There are a few things that are potentially concerning.

  1. Much of this thesis depends on debt repayment accruing back to equity holders and/or the market valuing the equity at a FCF multiple that is higher than it currently is.. This may not happen on a 1:1 basis, or at all.
  2. Radio is cyclical and a drop in ad rates could occur quickly. Given the high fixed costs associated with radio this will have a disproportional impact on EBITDA and FCF.
  3. Interest rates could rise and may rise rapidly. If so, Emmis’ variable rate debt would be very expensive. Discussions with Emmis indicate that they are actively considering whether or not to hedge their debt. The choice to hedge will be based on how quickly they think they can pay off debt. It could be argued that management is bullish if they decide to not hedge the debt.

Conclusion

It is easy to understand why the market hates Emmis given the history, industry, and leadership. However, the recent acquisition should make investors more comfortable for two reasons.

First, there will be a material increase in cash flows and EBITDA. While investors are free to use any metric they deem important, with the company trading at 8.7X EV/EBITDA and 6.4X FCF to market capitalization on a pro forma basis, it doesn’t take much imagination to see the company is undervalued on an absolute and relative basis. Again, how an investor slices and dices a fair value is up to them. I believe that equity holders should only be concerned with steady-state FCF but others may feel better using EBITDA.

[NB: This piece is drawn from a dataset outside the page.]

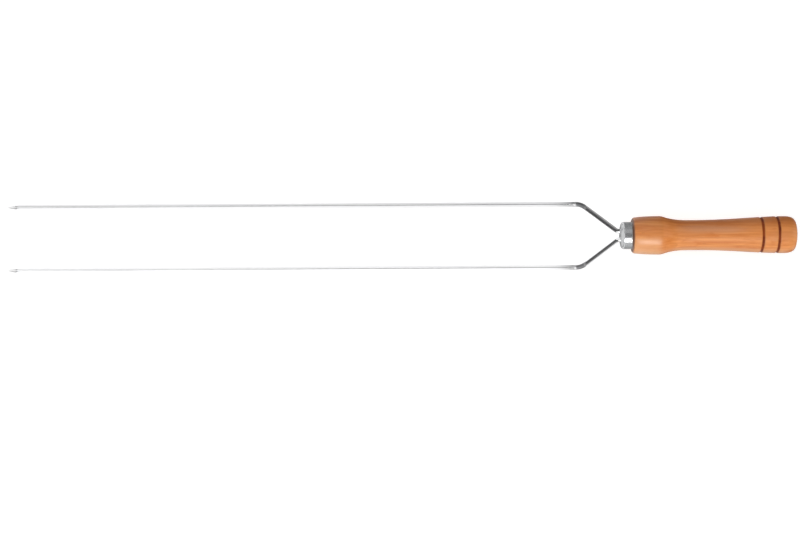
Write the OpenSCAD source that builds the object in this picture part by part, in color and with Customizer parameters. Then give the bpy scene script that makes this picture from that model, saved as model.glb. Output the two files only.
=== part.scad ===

Even if investors want to use a different metric, recent changes in loan covenants will eliminate any doubt that shares are undervalued. Investors now know where cash flow will be going. Capital allocation and grandiose delusions from Mr. Smuylan are significantly less likely because the senior debt holders are demanding that the majority of cash flows be used to pay down debt. While not as accretive to equity as buying back stock, the returns are simple to compute. Emmis should reduce debt by more than $15 million per year saving more than $750,000 in interest expense each year. As debt and interest expense drop the resulting savings should accrue to equity holders.